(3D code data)
┄┄┄┄┄┄
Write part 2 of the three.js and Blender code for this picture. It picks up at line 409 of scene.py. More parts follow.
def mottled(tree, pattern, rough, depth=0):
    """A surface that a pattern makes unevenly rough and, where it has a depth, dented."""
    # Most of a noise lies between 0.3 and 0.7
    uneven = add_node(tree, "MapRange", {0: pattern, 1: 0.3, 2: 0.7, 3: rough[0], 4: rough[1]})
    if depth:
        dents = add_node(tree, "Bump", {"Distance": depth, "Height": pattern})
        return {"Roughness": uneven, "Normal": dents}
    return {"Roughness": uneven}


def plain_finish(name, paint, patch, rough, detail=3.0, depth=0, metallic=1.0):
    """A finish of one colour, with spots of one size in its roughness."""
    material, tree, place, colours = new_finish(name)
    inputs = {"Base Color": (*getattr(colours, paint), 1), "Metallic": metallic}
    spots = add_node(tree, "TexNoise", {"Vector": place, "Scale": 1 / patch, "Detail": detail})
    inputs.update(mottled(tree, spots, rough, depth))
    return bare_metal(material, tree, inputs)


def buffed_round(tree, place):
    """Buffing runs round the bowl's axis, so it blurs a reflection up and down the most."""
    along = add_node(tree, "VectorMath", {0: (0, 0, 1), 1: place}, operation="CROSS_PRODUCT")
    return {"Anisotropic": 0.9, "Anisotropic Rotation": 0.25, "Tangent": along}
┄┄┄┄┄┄
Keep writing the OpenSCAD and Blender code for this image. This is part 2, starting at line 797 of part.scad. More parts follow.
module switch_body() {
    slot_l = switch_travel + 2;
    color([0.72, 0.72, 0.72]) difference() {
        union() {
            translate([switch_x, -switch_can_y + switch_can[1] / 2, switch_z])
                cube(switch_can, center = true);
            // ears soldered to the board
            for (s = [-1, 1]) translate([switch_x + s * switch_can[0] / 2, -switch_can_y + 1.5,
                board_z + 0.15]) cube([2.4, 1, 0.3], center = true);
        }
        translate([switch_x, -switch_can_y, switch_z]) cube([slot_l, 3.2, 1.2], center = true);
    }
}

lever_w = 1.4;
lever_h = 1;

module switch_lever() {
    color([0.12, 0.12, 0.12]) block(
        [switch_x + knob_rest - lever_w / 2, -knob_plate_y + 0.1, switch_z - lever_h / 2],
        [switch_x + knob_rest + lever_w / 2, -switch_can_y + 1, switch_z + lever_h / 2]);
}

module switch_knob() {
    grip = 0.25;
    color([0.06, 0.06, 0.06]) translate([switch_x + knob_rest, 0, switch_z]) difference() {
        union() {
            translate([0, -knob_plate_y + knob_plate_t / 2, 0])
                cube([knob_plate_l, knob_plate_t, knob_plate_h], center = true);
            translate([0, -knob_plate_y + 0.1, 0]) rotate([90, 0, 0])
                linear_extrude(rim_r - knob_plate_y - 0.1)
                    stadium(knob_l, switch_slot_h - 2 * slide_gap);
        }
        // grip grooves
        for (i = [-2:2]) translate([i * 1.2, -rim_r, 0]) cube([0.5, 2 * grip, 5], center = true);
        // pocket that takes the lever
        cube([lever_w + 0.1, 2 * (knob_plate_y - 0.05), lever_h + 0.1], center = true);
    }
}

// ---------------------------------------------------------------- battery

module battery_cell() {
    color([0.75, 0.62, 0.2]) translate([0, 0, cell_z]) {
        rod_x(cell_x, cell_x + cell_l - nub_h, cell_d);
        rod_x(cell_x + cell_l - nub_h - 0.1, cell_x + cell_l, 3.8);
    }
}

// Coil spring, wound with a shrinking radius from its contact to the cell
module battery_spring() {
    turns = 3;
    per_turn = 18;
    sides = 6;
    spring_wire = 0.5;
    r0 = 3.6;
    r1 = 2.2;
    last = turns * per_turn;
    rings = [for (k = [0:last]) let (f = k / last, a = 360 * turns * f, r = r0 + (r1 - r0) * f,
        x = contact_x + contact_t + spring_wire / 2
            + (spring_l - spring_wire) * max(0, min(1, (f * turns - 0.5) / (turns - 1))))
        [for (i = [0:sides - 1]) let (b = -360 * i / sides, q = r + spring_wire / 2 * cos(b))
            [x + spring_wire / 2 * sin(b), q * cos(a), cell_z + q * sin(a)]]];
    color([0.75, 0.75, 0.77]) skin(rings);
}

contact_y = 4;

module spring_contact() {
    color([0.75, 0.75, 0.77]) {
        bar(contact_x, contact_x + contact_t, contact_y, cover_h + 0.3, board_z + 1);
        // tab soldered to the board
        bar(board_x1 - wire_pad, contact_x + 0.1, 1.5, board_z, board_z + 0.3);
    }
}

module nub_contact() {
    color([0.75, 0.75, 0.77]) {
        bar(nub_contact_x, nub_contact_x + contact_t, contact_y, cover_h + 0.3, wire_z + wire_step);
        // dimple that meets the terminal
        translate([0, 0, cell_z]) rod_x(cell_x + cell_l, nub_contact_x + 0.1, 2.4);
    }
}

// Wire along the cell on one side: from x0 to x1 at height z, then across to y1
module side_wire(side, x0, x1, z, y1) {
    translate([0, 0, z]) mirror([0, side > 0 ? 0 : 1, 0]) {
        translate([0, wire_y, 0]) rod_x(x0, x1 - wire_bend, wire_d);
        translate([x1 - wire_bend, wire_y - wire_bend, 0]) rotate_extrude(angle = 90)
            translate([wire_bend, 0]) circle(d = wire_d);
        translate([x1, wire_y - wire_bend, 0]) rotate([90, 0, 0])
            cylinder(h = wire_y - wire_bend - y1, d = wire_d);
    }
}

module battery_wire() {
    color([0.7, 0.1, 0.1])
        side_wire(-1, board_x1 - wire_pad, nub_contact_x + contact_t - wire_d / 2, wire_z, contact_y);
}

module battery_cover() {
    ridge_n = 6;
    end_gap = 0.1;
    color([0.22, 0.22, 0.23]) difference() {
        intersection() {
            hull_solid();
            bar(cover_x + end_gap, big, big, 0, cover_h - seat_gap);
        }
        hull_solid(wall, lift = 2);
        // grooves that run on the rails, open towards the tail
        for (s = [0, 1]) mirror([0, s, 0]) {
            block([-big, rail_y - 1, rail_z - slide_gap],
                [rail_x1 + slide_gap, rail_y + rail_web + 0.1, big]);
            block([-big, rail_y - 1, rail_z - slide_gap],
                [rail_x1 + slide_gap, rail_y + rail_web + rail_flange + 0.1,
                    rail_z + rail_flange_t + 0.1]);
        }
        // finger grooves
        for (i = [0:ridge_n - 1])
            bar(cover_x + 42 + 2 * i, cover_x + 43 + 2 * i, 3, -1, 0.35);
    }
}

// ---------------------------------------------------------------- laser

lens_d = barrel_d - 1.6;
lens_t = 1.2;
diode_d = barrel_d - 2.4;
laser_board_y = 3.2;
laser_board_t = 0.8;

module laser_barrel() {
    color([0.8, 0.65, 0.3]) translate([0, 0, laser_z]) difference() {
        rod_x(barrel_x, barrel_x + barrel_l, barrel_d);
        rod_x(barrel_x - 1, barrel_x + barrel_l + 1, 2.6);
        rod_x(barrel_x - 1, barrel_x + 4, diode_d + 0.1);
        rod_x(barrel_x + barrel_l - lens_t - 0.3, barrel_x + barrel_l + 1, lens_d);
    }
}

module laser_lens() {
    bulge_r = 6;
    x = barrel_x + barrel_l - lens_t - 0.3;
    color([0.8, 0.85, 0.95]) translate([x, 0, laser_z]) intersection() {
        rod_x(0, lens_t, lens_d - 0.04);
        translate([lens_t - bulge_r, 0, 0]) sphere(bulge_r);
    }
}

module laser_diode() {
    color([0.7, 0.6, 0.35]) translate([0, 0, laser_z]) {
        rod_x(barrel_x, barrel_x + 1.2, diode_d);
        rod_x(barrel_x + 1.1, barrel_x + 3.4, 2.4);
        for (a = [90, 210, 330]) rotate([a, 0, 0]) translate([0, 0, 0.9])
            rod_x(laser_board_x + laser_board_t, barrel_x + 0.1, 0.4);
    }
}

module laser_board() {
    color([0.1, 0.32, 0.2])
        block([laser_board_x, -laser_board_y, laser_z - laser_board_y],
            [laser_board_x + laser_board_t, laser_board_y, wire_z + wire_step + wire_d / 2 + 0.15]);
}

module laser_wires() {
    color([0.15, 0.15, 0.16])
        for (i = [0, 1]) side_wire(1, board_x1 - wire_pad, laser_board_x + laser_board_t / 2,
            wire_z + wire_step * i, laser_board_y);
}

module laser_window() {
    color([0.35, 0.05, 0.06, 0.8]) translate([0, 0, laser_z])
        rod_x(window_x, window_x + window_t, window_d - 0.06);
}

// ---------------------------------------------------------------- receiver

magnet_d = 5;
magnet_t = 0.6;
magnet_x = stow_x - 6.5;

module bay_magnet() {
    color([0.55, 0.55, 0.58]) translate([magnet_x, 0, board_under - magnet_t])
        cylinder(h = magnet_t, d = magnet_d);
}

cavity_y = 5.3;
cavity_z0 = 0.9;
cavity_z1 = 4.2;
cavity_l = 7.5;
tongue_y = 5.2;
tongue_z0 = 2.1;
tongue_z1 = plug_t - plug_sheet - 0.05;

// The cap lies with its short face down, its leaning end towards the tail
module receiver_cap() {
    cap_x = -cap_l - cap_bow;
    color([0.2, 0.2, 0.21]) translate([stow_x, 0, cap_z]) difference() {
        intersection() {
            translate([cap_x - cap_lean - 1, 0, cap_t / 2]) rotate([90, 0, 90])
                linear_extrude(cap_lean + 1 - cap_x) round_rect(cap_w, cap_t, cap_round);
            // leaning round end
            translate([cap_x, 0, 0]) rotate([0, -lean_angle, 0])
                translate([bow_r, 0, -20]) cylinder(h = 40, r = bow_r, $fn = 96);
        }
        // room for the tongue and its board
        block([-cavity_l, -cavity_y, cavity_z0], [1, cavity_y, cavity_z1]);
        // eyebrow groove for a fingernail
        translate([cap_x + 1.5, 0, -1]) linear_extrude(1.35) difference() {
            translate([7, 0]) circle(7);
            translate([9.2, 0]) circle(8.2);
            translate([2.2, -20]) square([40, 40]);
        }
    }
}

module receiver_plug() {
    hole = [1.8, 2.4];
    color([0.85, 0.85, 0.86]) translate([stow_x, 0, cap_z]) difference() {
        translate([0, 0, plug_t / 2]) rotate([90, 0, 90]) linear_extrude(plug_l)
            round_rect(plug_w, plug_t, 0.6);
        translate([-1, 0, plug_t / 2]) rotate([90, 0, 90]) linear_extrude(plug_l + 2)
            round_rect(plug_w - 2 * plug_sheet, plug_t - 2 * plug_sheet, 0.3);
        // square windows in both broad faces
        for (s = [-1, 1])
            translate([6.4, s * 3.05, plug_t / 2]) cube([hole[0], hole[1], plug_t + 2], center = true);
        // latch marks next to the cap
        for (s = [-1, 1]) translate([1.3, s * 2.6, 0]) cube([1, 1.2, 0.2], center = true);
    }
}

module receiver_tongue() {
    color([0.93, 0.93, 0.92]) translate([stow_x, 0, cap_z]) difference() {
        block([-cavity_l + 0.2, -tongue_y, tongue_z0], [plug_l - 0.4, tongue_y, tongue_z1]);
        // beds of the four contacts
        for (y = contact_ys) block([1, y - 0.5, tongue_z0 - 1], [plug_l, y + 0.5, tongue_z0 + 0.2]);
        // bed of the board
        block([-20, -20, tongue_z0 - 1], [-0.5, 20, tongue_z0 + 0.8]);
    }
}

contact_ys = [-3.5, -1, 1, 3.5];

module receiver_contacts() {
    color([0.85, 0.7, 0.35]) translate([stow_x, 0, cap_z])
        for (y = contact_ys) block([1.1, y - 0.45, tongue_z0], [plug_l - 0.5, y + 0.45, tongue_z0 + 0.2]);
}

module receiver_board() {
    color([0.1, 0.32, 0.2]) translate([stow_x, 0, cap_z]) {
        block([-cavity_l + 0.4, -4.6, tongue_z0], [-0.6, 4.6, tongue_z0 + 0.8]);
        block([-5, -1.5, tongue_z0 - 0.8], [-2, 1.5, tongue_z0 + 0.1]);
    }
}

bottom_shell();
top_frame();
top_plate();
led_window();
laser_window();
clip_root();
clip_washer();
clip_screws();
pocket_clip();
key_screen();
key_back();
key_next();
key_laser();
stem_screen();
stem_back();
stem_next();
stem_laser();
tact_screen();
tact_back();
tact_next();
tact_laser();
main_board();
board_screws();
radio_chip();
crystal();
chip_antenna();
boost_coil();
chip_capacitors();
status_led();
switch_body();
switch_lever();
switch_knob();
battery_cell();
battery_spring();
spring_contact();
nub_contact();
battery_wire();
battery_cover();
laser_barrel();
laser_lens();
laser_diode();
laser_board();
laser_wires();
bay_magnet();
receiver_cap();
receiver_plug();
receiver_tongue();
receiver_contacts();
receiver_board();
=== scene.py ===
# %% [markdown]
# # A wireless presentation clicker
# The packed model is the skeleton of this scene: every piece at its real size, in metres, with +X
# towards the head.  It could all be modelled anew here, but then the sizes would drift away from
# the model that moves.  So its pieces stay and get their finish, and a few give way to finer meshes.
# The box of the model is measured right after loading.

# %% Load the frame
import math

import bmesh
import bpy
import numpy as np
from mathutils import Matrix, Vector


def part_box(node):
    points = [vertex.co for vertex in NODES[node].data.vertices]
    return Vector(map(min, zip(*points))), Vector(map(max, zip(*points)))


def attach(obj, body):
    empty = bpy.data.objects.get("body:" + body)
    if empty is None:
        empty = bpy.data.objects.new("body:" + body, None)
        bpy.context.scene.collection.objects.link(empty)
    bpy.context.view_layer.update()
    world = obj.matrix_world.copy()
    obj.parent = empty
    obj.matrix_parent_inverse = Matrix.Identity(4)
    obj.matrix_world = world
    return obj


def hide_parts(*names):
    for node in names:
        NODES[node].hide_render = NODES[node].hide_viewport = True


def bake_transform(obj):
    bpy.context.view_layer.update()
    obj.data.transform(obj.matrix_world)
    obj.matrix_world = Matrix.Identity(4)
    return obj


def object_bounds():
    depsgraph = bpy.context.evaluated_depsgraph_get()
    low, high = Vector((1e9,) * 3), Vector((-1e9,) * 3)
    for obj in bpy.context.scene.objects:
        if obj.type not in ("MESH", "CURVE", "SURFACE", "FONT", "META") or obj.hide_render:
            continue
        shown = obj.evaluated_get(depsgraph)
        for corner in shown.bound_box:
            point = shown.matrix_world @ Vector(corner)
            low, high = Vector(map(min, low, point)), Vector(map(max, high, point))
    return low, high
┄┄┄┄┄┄
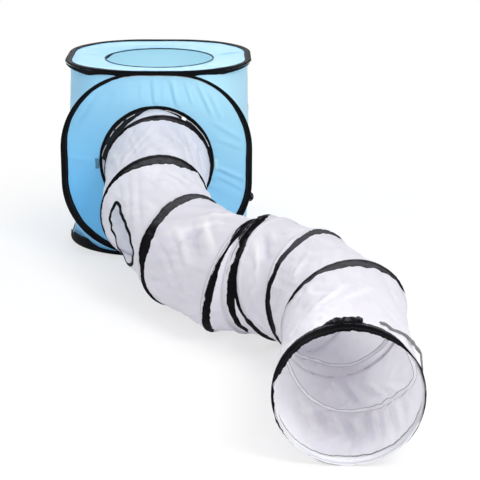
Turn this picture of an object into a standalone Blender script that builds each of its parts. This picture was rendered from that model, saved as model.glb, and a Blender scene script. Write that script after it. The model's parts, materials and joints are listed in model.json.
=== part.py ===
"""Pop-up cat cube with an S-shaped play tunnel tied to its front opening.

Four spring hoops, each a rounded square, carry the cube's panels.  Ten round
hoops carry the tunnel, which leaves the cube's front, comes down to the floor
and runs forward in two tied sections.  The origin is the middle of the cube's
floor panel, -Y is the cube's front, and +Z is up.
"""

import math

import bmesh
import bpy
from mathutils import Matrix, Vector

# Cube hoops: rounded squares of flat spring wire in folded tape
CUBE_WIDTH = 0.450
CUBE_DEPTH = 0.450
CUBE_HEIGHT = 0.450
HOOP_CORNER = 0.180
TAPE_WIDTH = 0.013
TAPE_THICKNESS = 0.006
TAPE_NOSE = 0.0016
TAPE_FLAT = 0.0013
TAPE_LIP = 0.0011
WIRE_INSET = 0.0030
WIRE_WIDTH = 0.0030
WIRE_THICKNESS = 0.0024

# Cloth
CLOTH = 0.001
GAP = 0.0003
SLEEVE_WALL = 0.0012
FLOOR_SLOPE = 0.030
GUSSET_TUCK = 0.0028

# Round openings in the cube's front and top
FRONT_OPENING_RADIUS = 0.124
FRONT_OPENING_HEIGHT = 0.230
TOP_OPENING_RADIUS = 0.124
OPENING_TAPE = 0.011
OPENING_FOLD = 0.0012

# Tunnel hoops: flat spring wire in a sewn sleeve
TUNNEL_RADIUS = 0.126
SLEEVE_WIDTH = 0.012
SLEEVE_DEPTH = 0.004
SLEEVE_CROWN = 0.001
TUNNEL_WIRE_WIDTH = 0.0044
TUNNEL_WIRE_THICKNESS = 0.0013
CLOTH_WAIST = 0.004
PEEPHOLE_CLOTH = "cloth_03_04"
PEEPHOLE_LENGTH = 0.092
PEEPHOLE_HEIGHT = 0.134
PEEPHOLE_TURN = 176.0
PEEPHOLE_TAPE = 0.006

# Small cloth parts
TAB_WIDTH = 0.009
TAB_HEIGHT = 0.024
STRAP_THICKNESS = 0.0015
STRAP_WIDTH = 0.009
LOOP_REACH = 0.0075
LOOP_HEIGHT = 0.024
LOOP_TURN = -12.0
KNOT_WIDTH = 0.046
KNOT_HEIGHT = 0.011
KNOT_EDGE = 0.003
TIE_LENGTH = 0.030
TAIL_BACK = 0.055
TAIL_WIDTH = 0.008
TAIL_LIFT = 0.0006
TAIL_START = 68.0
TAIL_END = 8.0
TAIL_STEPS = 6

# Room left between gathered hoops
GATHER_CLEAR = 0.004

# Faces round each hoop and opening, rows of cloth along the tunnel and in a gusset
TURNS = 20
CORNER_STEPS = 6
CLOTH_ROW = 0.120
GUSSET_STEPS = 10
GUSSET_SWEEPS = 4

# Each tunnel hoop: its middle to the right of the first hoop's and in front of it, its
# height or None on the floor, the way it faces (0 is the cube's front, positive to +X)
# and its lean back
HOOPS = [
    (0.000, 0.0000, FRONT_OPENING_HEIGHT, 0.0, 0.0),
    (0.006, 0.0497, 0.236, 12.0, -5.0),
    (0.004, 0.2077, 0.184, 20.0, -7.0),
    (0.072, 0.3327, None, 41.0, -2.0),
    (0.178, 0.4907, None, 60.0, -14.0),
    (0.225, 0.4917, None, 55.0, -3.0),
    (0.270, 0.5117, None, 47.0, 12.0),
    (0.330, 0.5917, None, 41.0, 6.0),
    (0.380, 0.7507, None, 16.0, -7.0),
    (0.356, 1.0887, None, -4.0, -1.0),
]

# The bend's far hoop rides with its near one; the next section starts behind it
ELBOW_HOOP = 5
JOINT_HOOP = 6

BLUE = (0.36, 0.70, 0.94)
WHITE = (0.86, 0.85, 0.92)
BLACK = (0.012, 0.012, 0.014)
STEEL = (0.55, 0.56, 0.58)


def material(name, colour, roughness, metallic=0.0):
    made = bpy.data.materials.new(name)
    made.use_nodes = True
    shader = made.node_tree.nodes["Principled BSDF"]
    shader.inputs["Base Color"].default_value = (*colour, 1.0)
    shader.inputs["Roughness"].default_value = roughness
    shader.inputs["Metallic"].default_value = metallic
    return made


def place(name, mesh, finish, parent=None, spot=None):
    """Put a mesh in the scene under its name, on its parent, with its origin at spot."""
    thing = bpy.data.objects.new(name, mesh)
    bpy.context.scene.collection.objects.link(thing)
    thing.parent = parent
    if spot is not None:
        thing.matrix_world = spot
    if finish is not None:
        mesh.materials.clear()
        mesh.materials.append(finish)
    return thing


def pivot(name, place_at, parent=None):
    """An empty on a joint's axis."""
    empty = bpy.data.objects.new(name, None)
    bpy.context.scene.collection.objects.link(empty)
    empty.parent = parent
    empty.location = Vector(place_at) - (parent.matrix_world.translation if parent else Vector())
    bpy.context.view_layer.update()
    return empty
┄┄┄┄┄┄
_GOAL OF THE EXERCISE_
Exact duplication is required for the lines above, from the line that contains "NODES[node].hide_render = NODES[node].hide_viewport" to the line that contains "for corner in", inclusive; omit all others.

_RESULT OF THIS TASK_
        NODES[node].hide_render = NODES[node].hide_viewport = True


def bake_transform(obj):
    bpy.context.view_layer.update()
    obj.data.transform(obj.matrix_world)
    obj.matrix_world = Matrix.Identity(4)
    return obj


def object_bounds():
    depsgraph = bpy.context.evaluated_depsgraph_get()
    low, high = Vector((1e9,) * 3), Vector((-1e9,) * 3)
    for obj in bpy.context.scene.objects:
        if obj.type not in ("MESH", "CURVE", "SURFACE", "FONT", "META") or obj.hide_render:
            continue
        shown = obj.evaluated_get(depsgraph)
        for corner in shown.bound_box:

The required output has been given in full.